● **DATA PROVIDED**
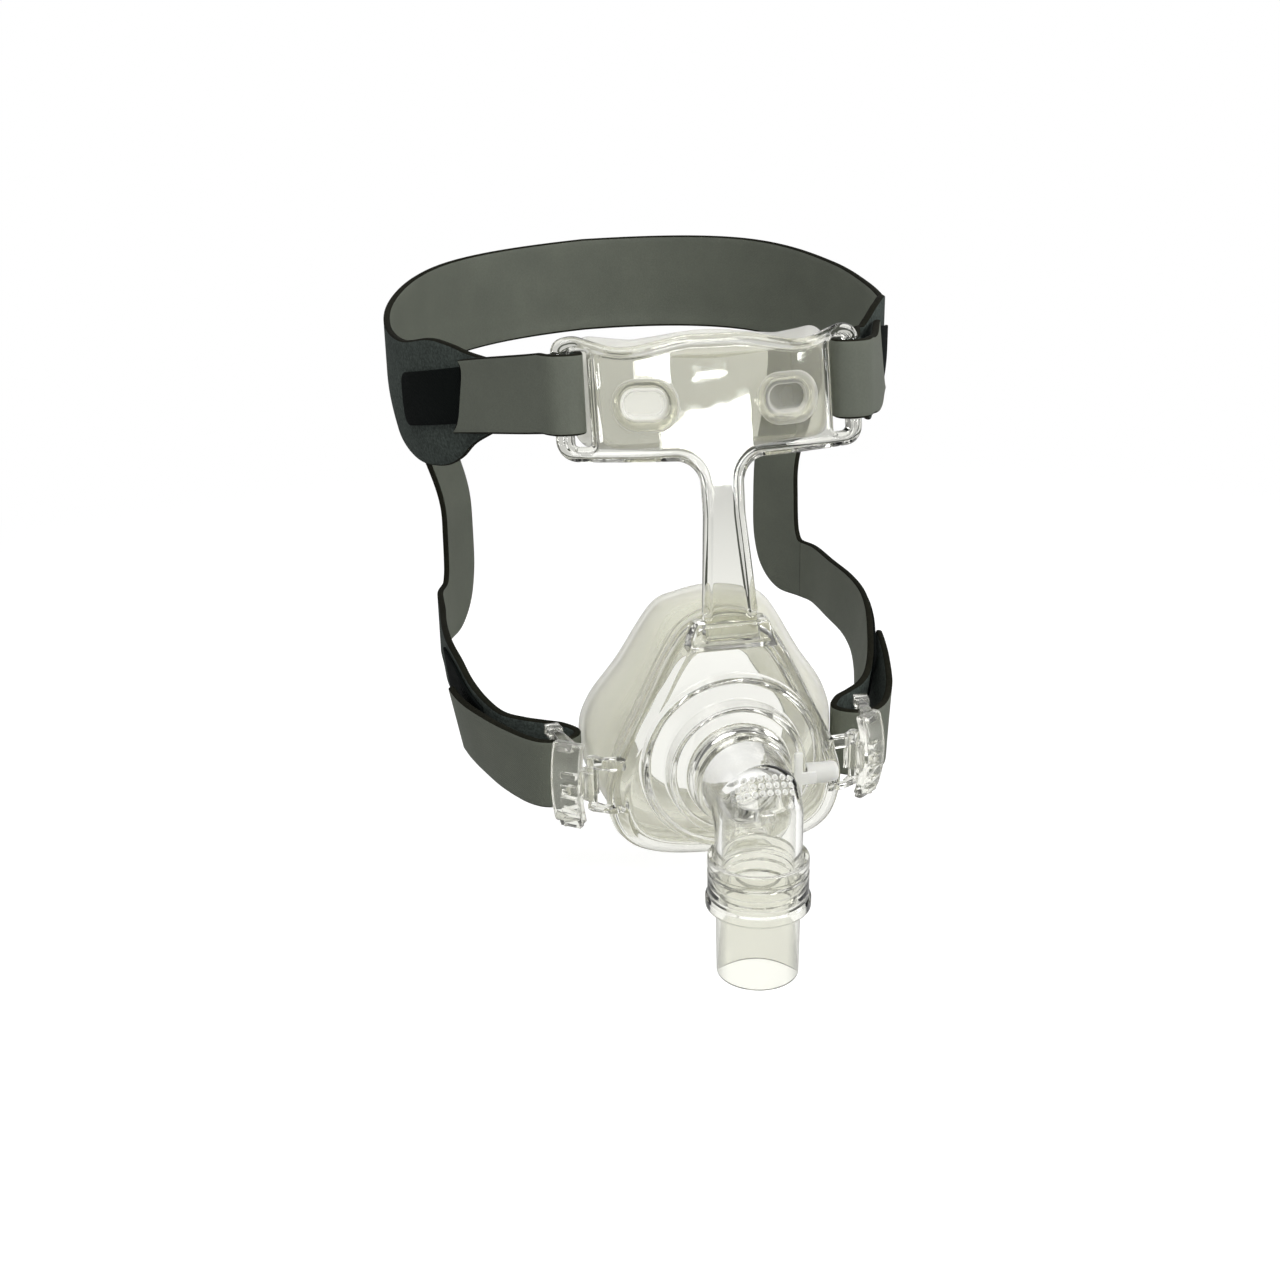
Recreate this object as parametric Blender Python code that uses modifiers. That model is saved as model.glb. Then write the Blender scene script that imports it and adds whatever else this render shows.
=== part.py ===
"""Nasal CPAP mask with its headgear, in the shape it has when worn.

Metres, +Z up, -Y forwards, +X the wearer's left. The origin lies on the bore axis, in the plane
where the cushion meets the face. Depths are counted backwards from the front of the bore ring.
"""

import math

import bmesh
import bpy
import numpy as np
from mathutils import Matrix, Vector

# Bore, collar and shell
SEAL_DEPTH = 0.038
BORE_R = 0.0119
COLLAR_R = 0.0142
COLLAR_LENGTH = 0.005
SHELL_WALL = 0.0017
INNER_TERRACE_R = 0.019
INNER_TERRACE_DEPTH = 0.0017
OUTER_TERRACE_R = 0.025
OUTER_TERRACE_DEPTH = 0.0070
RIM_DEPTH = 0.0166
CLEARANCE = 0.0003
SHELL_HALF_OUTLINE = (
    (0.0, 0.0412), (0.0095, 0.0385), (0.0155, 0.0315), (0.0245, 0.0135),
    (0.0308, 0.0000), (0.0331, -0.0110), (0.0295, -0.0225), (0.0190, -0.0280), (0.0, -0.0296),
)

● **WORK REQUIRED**
Each line of the material should be echoed exactly.

● **SOLUTION FOR THIS EXERCISE**
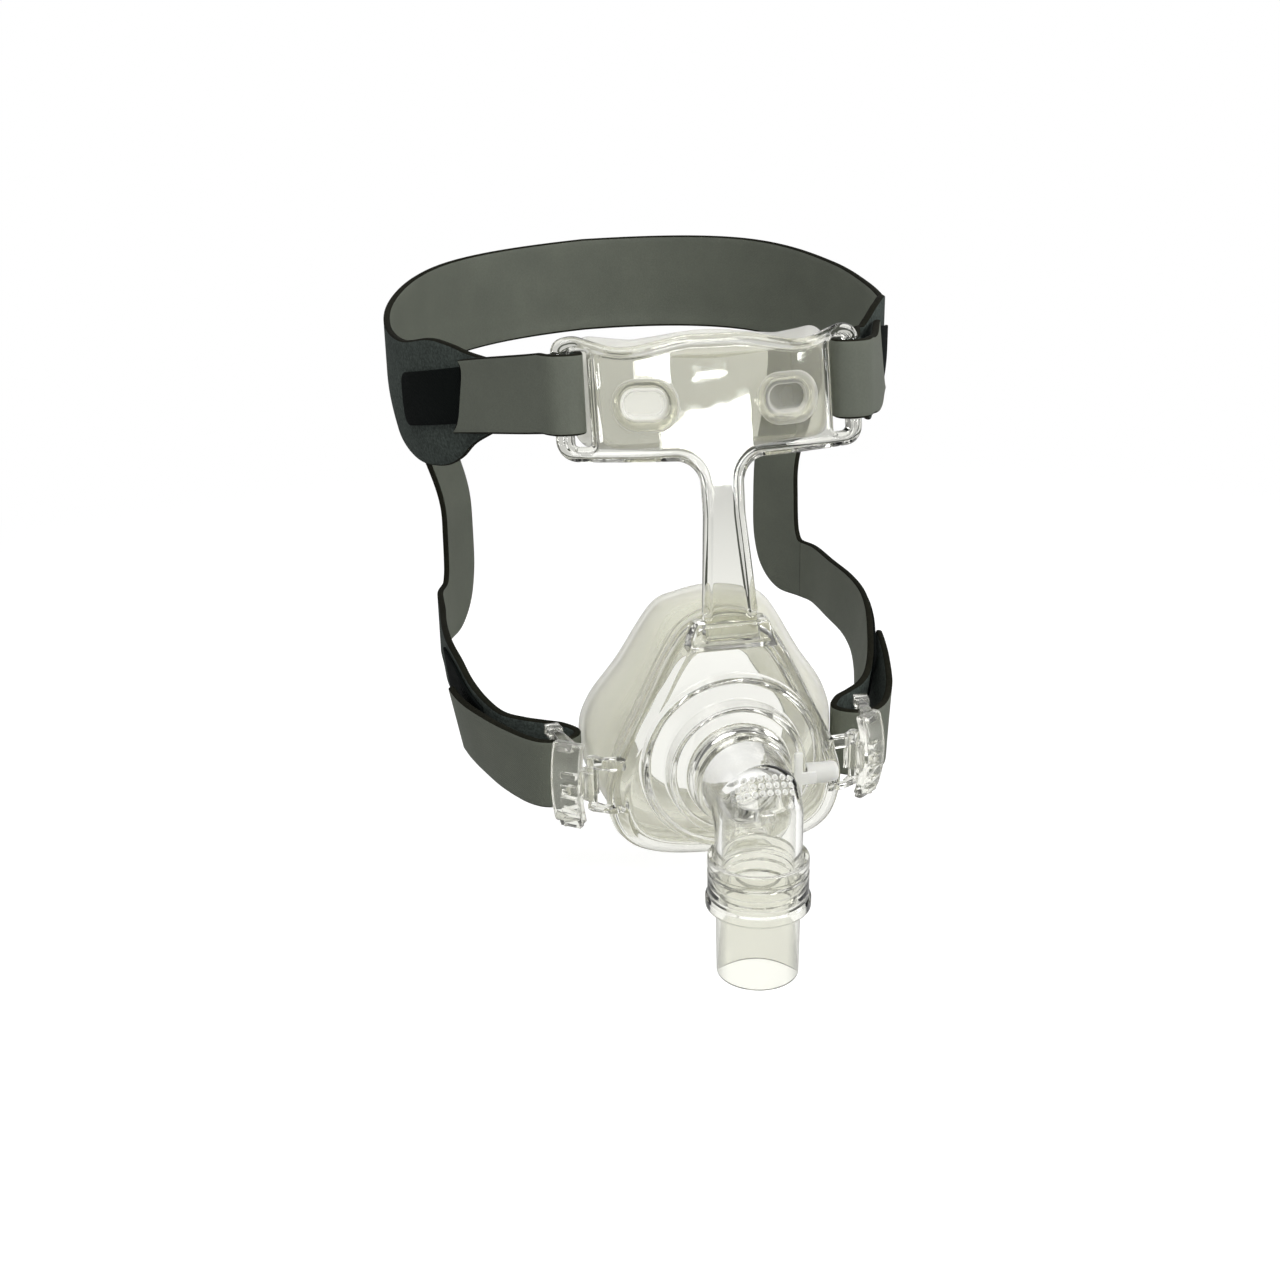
Recreate this object as parametric Blender Python code that uses modifiers. That model is saved as model.glb. Then write the Blender scene script that imports it and adds whatever else this render shows.
=== part.py ===
"""Nasal CPAP mask with its headgear, in the shape it has when worn.

Metres, +Z up, -Y forwards, +X the wearer's left. The origin lies on the bore axis, in the plane
where the cushion meets the face. Depths are counted backwards from the front of the bore ring.
"""

import math

import bmesh
import bpy
import numpy as np
from mathutils import Matrix, Vector

# Bore, collar and shell
SEAL_DEPTH = 0.038
BORE_R = 0.0119
COLLAR_R = 0.0142
COLLAR_LENGTH = 0.005
SHELL_WALL = 0.0017
INNER_TERRACE_R = 0.019
INNER_TERRACE_DEPTH = 0.0017
OUTER_TERRACE_R = 0.025
OUTER_TERRACE_DEPTH = 0.0070
RIM_DEPTH = 0.0166
CLEARANCE = 0.0003
SHELL_HALF_OUTLINE = (
    (0.0, 0.0412), (0.0095, 0.0385), (0.0155, 0.0315), (0.0245, 0.0135),
    (0.0308, 0.0000), (0.0331, -0.0110), (0.0295, -0.0225), (0.0190, -0.0280), (0.0, -0.0296),
)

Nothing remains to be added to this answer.